昨日の更新記事、「そこに春はやってきますか?」に関連して表の掲示板に、「皆さんの周囲の介護施設等の面会制限の情報を教えてください」というスレッドを建てて、情報提供を呼び掛けているので、是非ご協力をお願いしたい。
同時にそこに書き込まれた面会制限の継続もしくは、その解除に向けた取り組みを参考にして、それぞれの居住系施設で対応のあり方を、事業者内で議論していただきたいと思う。
さて話は変わって今日の本題に移ろう。もうすぐ新卒者が介護事業者に入職してくる時期になった。
そこでは介護実務に就く前に、様々な形で職場内研修が行われることになろうと思う。
その際に介護事業者の中で、新入職員等を指導・教育する立場の人に、指導者としての適性がなければ人は育たないし、優れた人材が定着することもなくなってしまう。
そういう意味で経営者や管理職には、従業員の中から指導・教育を行う人物としての適性のある人を見極め、有能な人材にその責を負わせることが重要な役割になってくる。
ではどのような人物が、「教育・指導役」として適性があるのだろうか。
勿論、介護実務に必要な介護技術を教える人には、技術指導ができるだけの介護の基礎知識と基礎技術が備わっていなければならないし、教えなければならないことを、根拠を持って言葉で伝えるコミュニケーションスキルも必要だ。
しかしそれ以前に、「教育とは何ぞや。教えるとはどういうことなのか。」という根本を理解し、その本質を貫くための、理念を持っていなければならないと思う。
例えばできないことを責めることが、「教育・指導」と勘違いしている人がいる。こうした人物は、「教育・指導役」としては不適格である。
往々にしてこうした人は、人を叱ることと、怒ることの違いを理解していない。そのため自分の感情の赴くままに、指導する相手に怒りをぶつけて終わってしまう人が多い。それでは指導・教育とは言えないわけである。
指導を受ける側が、教えたことができない原因は何かということを共に考え、できない原因にアプローチして、できるように導くことが本来の、「教育・指導」ではないかと思う。
当然できないことをできるように導く過程では、「叱る」という行為も必要になる。この部分で「叱ったら、すぐ辞めてしまっても困るし」と躊躇して叱れない人も、「教育・指導役」としては不適格である。
適切に叱ることができることも指導者・教育者のスキルのなのである。
その延長線上には、適性の欠如で「できない」というケースもあって、できない原因がそれであると結論づけた場合は、「対人援助という職業の適正に欠けますね。他の職業を探したほうがあなた自身のためです」という評価と導きがあっても良い。

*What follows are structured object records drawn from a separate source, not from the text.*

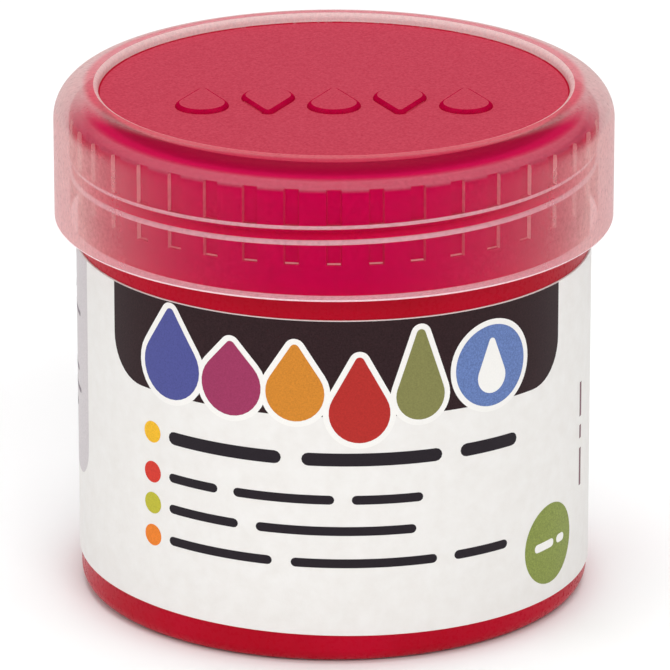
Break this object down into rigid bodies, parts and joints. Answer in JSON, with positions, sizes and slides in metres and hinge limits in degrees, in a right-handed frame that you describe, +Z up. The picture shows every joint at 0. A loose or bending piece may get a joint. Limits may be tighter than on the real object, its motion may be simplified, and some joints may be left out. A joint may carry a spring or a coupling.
{
  "type": "paint jar",
  "caption": "Round screw-top jar of acrylic paint with a wrap-around label, a loose sealing disc and a frosted screw lid with grip ribs inside.",
  "frame": {"origin": "centre of the foot ring, on the plane the jar stands on", "axes": "+Z up the jar's own axis, -Y towards the label's front panel, +X to that panel's right"},
  "size_m": [0.048, 0.048, 0.0448],
  "materials": {
    "pot_plastic": "gloss",
    "paint": "satin",
    "label_paper": "satin",
    "seal_foam": "matte",
    "lid_plastic": "satin"
  },
  "bodies": {
    "pot": {"pot": "pot_plastic", "paint": "paint", "label": "label_paper"},
    "seal": {"seal_disc": "seal_foam"},
    "lid": {"lid": "lid_plastic"}
  },
  "joints": [
    {"name": "lid_rise", "type": "slide", "parent": "pot", "child": "seal", "axis": [0, 0, 1], "range_m": [0, 0.0157]},
    {"name": "lid_turn", "type": "hinge", "parent": "seal", "child": "lid", "pos_m": [0, 0, 0.0387], "axis": [0, 0, 1], "range_deg": [0, 2160]}
  ],
  "couplings": [
    {"joint": "lid_rise", "follows": "lid_turn", "m_per_rad": 0.0004138}
  ]
}
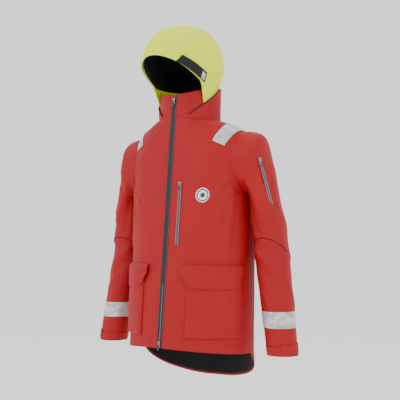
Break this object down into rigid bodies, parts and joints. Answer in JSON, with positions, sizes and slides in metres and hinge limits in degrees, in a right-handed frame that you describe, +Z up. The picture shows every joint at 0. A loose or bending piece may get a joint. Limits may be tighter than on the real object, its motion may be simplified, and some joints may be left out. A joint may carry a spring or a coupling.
{
  "type": "foul weather jacket",
  "caption": "Hooded sailing jacket with a drop tail, a high collar that stows its hood, a two-way front zip, flapped pockets and reflective bands.",
  "frame": {"origin": "middle of the underside of the hang loop's bar, inside the back of the neck", "axes": "+Z up along the hanging jacket, -Y out of its front, +X to the wearer's left"},
  "size_m": [0.7566, 0.3594, 1.155],
  "materials": {
    "red_shell": "matt woven nylon shell, coated behind",
    "yellow_shell": "matt fluorescent woven polyester",
    "black_lining": "matt knitted mesh and tape",
    "zip_tape": "smooth water-repellent zip tape",
    "reflective_tape": "silver retro-reflective film on cloth",
    "wrist_seal": "matt stretch seal",
    "zip_metal": "grey die-cast zinc, lacquered",
    "badge_weave": "woven badge with a merrowed edge"
  },
  "bodies": {
    "jacket": {"left_front_panel": "red_shell", "right_front_panel": "red_shell", "back_panel": "red_shell", "tail_facing": "black_lining", "mesh_lining": "black_lining", "left_chin_guard": "red_shell", "right_chin_guard": "red_shell", "hood_stow_collar": "red_shell", "inner_collar": "black_lining", "hang_loop": "black_lining", "left_shoulder_band": "reflective_tape", "right_shoulder_band": "reflective_tape", "left_zip_tape": "zip_tape", "right_zip_tape": "zip_tape", "inner_storm_flap": "red_shell", "zip_garage": "red_shell", "chest_pocket_zip_tape": "zip_tape", "chest_pocket_bag": "black_lining", "badge": "badge_weave", "left_cargo_pocket": "red_shell", "right_cargo_pocket": "red_shell"},
    "hood": {"hood_peak": "yellow_shell", "hood_crown_panel": "yellow_shell", "hood_left_panel": "yellow_shell", "hood_right_panel": "yellow_shell", "hood_lining": "black_lining", "left_hood_tab": "black_lining", "right_hood_tab": "black_lining"},
    "left_arm": {"left_upper_sleeve": "red_shell", "sleeve_pocket_zip_tape": "zip_tape"},
    "right_arm": {"right_upper_sleeve": "red_shell"},
    "left_forearm": {"left_lower_sleeve": "red_shell", "left_cuff_band": "red_shell", "left_wrist_seal": "wrist_seal", "left_forearm_band": "reflective_tape"},
    "right_forearm": {"right_lower_sleeve": "red_shell", "right_cuff_band": "red_shell", "right_wrist_seal": "wrist_seal", "right_forearm_band": "reflective_tape"},
    "left_cuff_strap": {"left_cuff_tab": "red_shell"},
    "right_cuff_strap": {"right_cuff_tab": "red_shell"},
    "main_zip_slider": {"main_slider": "zip_metal"},
    "main_zip_pull": {"main_pull": "zip_metal"},
    "bottom_zip_slider": {"bottom_slider": "zip_metal"},
    "bottom_zip_pull": {"bottom_pull": "zip_metal"},
    "chest_zip_slider": {"chest_slider": "zip_metal"},
    "chest_zip_pull": {"chest_pull": "zip_metal"},
    "sleeve_zip_slider": {"sleeve_slider": "zip_metal"},
    "sleeve_zip_pull": {"sleeve_pull": "zip_metal"},
    "left_flap": {"left_pocket_flap": "red_shell"},
    "right_flap": {"right_pocket_flap": "red_shell"}
  },
  "joints": [
    {"name": "hood_fold", "type": "hinge", "parent": "jacket", "child": "hood", "pos_m": [0, 0.0228, 0.091], "axis": [-1, 0, 0], "range_deg": [0, 100]},
    {"name": "left_shoulder", "type": "hinge", "parent": "jacket", "child": "left_arm", "pos_m": [0.2, -0.046, -0.15], "axis": [0, -1, 0], "range_deg": [0, 70]},
    {"name": "left_elbow", "type": "hinge", "parent": "left_arm", "child": "left_forearm", "pos_m": [0.276, -0.028, -0.43], "axis": [-1, 0, 0], "range_deg": [0, 60]},
    {"name": "right_shoulder", "type": "hinge", "parent": "jacket", "child": "right_arm", "pos_m": [-0.2, -0.046, -0.15], "axis": [0, 1, 0], "range_deg": [0, 70]},
    {"name": "right_elbow", "type": "hinge", "parent": "right_arm", "child": "right_forearm", "pos_m": [-0.276, -0.028, -0.43], "axis": [-1, 0, 0], "range_deg": [0, 60]},
    {"name": "main_zip_run", "type": "slide", "parent": "jacket", "child": "main_zip_slider", "axis": [-0.0311, -0.0634, -0.9975], "range_m": [0, 0.56]},
    {"name": "bottom_zip_run", "type": "slide", "parent": "jacket", "child": "bottom_zip_slider", "axis": [0.0311, 0.0634, 0.9975], "range_m": [0, 0.12]},
    {"name": "chest_zip_run", "type": "slide", "parent": "jacket", "child": "chest_zip_slider", "axis": [-0.031, -0.0627, -0.9976], "range_m": [0, 0.172]},
    {"name": "sleeve_zip_run", "type": "slide", "parent": "left_arm", "child": "sleeve_zip_slider", "axis": [0.2117, 0.1517, -0.9655], "range_m": [0, 0.122]},
    {"name": "main_pull_swing", "type": "hinge", "parent": "main_zip_slider", "child": "main_zip_pull", "pos_m": [-0.00048, -0.1674, 0.05244], "axis": [-0.9995, 0, 0.0311], "range_deg": [0, 120]},
    {"name": "bottom_pull_swing", "type": "hinge", "parent": "bottom_zip_slider", "child": "bottom_zip_pull", "pos_m": [-0.02443, -0.21625, -0.71664], "axis": [-0.9995, 0, 0.0311], "range_deg": [0, 120]},
    {"name": "chest_pull_swing", "type": "hinge", "parent": "chest_zip_slider", "child": "chest_zip_pull", "pos_m": [0.03399, -0.18502, -0.21548], "axis": [-0.9967, -0.0727, 0.0356], "range_deg": [0, 120]},
    {"name": "sleeve_pull_swing", "type": "hinge", "parent": "sleeve_zip_slider", "child": "sleeve_zip_pull", "pos_m": [0.27668, -0.09616, -0.14537], "axis": [-0.3683, -0.9027, -0.2226], "range_deg": [0, 120]},
    {"name": "left_flap_lift", "type": "hinge", "parent": "jacket", "child": "left_flap", "pos_m": [0.15627, -0.16191, -0.46972], "axis": [-0.8418, -0.5398, 0], "range_deg": [0, 110]},
    {"name": "left_cuff_tab_open", "type": "hinge", "parent": "left_forearm", "child": "left_cuff_strap", "pos_m": [0.36067, -0.01163, -0.722], "axis": [-0.1779, 0.0858, 0.9803], "range_deg": [0, 60]},
    {"name": "right_flap_lift", "type": "hinge", "parent": "jacket", "child": "right_flap", "pos_m": [-0.17113, -0.16304, -0.46958], "axis": [-0.786, 0.6182, 0], "range_deg": [0, 110]},
    {"name": "right_cuff_tab_open", "type": "hinge", "parent": "right_forearm", "child": "right_cuff_strap", "pos_m": [-0.36067, -0.01163, -0.722], "axis": [-0.1779, -0.0858, -0.9803], "range_deg": [0, 60]}
  ]
}
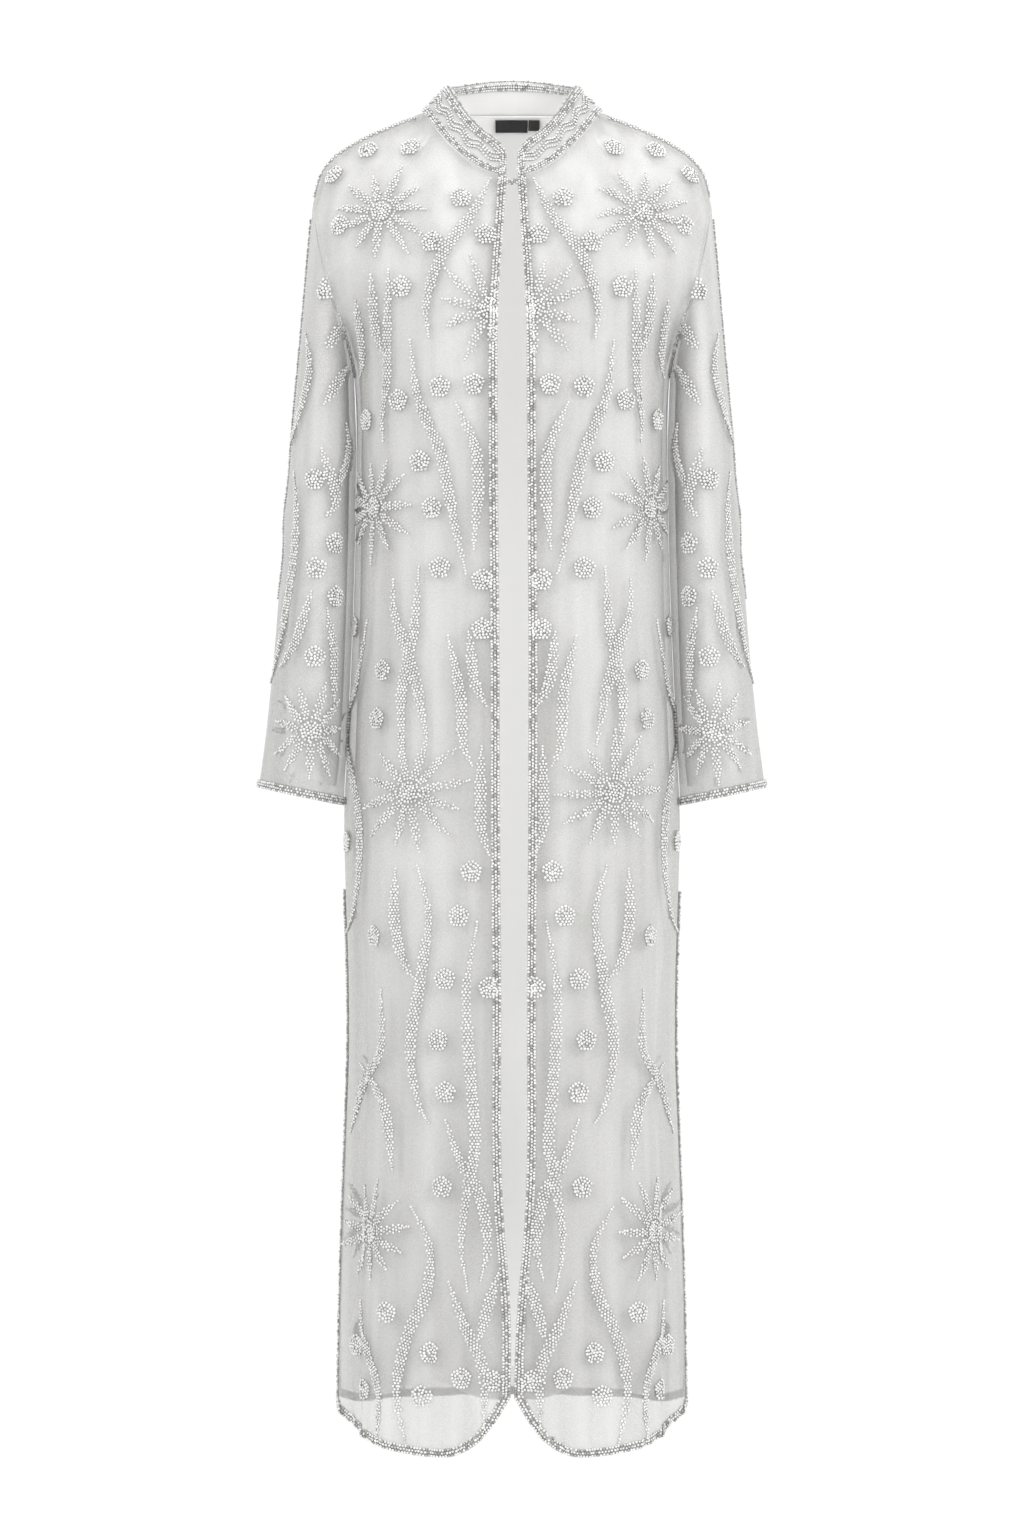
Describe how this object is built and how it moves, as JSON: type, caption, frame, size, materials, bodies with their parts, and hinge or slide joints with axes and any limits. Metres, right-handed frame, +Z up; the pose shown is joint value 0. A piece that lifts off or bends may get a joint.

いやむしろそのような指導が不可欠であるといっても良い。
適性のない人をダラダラと引っ張り続けていることによって、介護事業者の中で信じられない虐待行為が発生したりする。

一昨年、神奈川県伊勢原市の介護施設で高齢女性が相次いで首を絞められ意識を失った事件は(被害者はその後回復)、今月に入って取り調べを受けていた当時49歳の元介護職員が自殺し、その後、この女を犯人と断定し書類送検されたことで幕が引かれた。
事件の原因は、犯人のストレスであると論評する声がネットにあふれているが、仕事のストレスで寝たきりの人の首を絞めて殺そうとするだろうか?
犯人が亡くなったことで、動機の解明が不可能になったが、こうした犯罪は単なるストレスではなく、異常性格などに起因しているように思えてならず、採用後の適正評価は不可欠であるといえる。
だからこそ介護事業経営者や管理職は、「介護という職業は、誰しもが教えさえすればできるようになる職業ではない。」と自覚しておかねばならない。
教育効果に過度な期待を寄せることなく、人材育成とは、人材の見極めを含めた問題であることを正しく理解したうえで、そうした視点を併せ持つ優れた指導・教育担当者を創り出していく努力が欠かせないのである。
そうした観点から、今一度自分が所属する事業者内の人材育成システムを認めなおしてほしいものである。